Elle s'appelle Dengé. En brassière léopard et baskets Hello Kitty, elle ramasse, pour trois fois rien, des tomates bourrées de pesticides dans les champs brûlants de Floride où elle va laisser sa vie. Il se nomme Tony Jay. Accusé à tort d'un double meurtre, il a passé trente ans derrière les barreaux avant d'être innocenté, et tente de renouer avec la liberté. Engeli, quant à lui, arpente sans fin les couloirs d'un hôpital psychiatrique, hanté par les bombes au phosphore déversées sur Falloujah, prisonnier à jamais de la guerre d'Irak.
Philippe Rahmy est mort en octobre 2017. En résidence d'écriture à la Fondation Jan Michalski, il travaillait sans relâche à son nouveau livre, Pardon pour l'Amérique. Fruit d'un voyage de plusieurs mois dans le sud des États-Unis, celui-ci s'ouvre sur l'élection de Donald Trump et se referme avec l'ouragan Irma. Prisonnier de la maladie qui l'avait condamné au fauteuil roulant, Philippe Rahmy a voulu s'y confronter à d'autres formes d'enfermement : le travail clandestin, l'incarcération, l'aliénation mentale.

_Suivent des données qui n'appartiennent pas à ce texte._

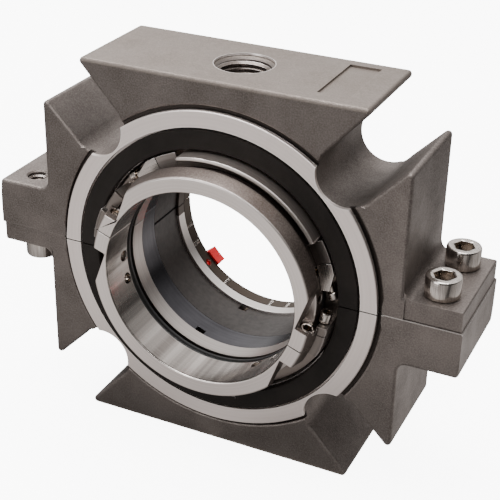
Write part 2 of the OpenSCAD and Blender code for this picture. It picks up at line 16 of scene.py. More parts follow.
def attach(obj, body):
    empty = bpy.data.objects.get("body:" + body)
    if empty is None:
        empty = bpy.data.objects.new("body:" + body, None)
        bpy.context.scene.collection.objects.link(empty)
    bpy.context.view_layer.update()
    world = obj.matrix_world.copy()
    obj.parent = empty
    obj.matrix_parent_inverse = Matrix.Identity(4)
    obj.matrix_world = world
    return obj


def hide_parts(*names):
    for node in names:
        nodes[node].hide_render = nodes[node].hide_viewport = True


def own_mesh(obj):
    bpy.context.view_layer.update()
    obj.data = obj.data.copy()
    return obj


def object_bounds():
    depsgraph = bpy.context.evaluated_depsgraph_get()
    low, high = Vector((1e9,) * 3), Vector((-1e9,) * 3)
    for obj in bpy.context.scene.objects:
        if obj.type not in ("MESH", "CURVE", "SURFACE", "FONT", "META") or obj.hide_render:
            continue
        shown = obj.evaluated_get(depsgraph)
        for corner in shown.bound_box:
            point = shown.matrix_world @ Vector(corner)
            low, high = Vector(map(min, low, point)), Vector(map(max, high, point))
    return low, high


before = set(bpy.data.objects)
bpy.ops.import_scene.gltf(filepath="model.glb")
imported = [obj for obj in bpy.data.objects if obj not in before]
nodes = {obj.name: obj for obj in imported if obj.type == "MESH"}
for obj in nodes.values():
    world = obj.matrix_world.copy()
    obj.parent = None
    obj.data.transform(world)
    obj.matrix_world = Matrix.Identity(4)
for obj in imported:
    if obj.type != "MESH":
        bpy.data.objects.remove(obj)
cad_box = [list(corner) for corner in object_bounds()]
MM = 0.001
print("solids loaded:", len(nodes), "box", [[round(v, 4) for v in corner] for corner in cad_box])

# %% [markdown]
# The camera stands up and to the right of the shaft, as the photographer's did. Its place was
# worked out from the edges and circles of the rings, so that the solids fall on their pictures.
# The lens is long, which keeps the far side of the rings nearly as large as the near side.

# %% Camera
AZIMUTH, ELEVATION, ROLL = (math.radians(a) for a in (24.879, 27.246, 1.175))
back = Vector((math.sin(AZIMUTH) * math.cos(ELEVATION), -math.cos(AZIMUTH) * math.cos(ELEVATION),
               math.sin(ELEVATION)))
level = Vector((math.cos(AZIMUTH), math.sin(AZIMUTH), 0))
rise = back.cross(level)
right = math.cos(ROLL) * level + math.sin(ROLL) * rise
up = math.cos(ROLL) * rise - math.sin(ROLL) * level
eye = back * 0.45215 + right * 0.010805 + up * 0.012825
camera_data = bpy.data.cameras.new("camera")
camera_data.sensor_width = 36
camera_data.lens = 87.665
camera_data.shift_x = 0.01165
camera_data.shift_y = -0.02235
camera = bpy.data.objects.new("camera", camera_data)
camera.matrix_world = Matrix((
    (right.x, up.x, back.x, eye.x),
    (right.y, up.y, back.y, eye.y),
    (right.z, up.z, back.z, eye.z),
    (0, 0, 0, 1)))
bpy.context.scene.collection.objects.link(camera)
bpy.context.scene.camera = camera
print("camera at", [round(v, 3) for v in eye])

# %% [markdown]
# Each skin below is a small network of nodes. Three effects serve several metals, so each is a
# node group that is built once: the grain of blasted casting, the fine rings that a lathe tool
# leaves, and a painted highlight along each edge. A group only puts out masks and heights. What
# they do to the colour and the shine is settled in each material.


# %% Node helpers
def link(tree, source, target):
    tree.links.new(source, target)


def math_node(tree, operation, first, second=None):
    """A Math node whose inputs are numbers or sockets."""
    node = tree.nodes.new("ShaderNodeMath")
    node.operation = operation
    for index, value in enumerate((first, second)):
        if value is None:
            continue
        if isinstance(value, (int, float)):
            node.inputs[index].default_value = value
        else:
            link(tree, value, node.inputs[index])
    return node.outputs[0]


def add(tree, first, second):
    return math_node(tree, "ADD", first, second)


def times(tree, *values):
    """The product of two or more numbers or sockets."""
    result = values[0]
    for value in values[1:]:
        result = math_node(tree, "MULTIPLY", result, value)
    return result


def less(tree, value, limit):
    return math_node(tree, "LESS_THAN", value, limit)


def more(tree, value, limit):
    return math_node(tree, "GREATER_THAN", value, limit)


def size_of(tree, value):
    return math_node(tree, "ABSOLUTE", value)


def flat_distance(tree, first, second):
    """Distance to a point from its two coordinates in one plane."""
    return math_node(tree, "SQRT", add(tree, times(tree, first, first), times(tree, second, second)))


def noise(tree, vector, scale, detail=2.0, roughness=0.5):
    node = tree.nodes.new("ShaderNodeTexNoise")
    node.inputs["Scale"].default_value = scale
    node.inputs["Detail"].default_value = detail
    node.inputs["Roughness"].default_value = roughness
    link(tree, vector, node.inputs["Vector"])
    return node.outputs["Fac"]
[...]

Par la force du langage, ce langage qui lui tenait lieu de squelette, il rend aussi bien le tangible que l'impalpable : l'immensité des Everglades, un scarabée sur le bord d'une fenêtre. Son road trip fiévreux, violent et tendre abolit les frontières entre récit, roman, poésie et essai politique. Pardon pour l'Amérique déborde de son cadre, étoffé par les digressions, enrichi par l'imprévu. Les personnages, rencontrés ou imaginés, s'expriment à vif, dans un style percutant comme un corps-à-corps.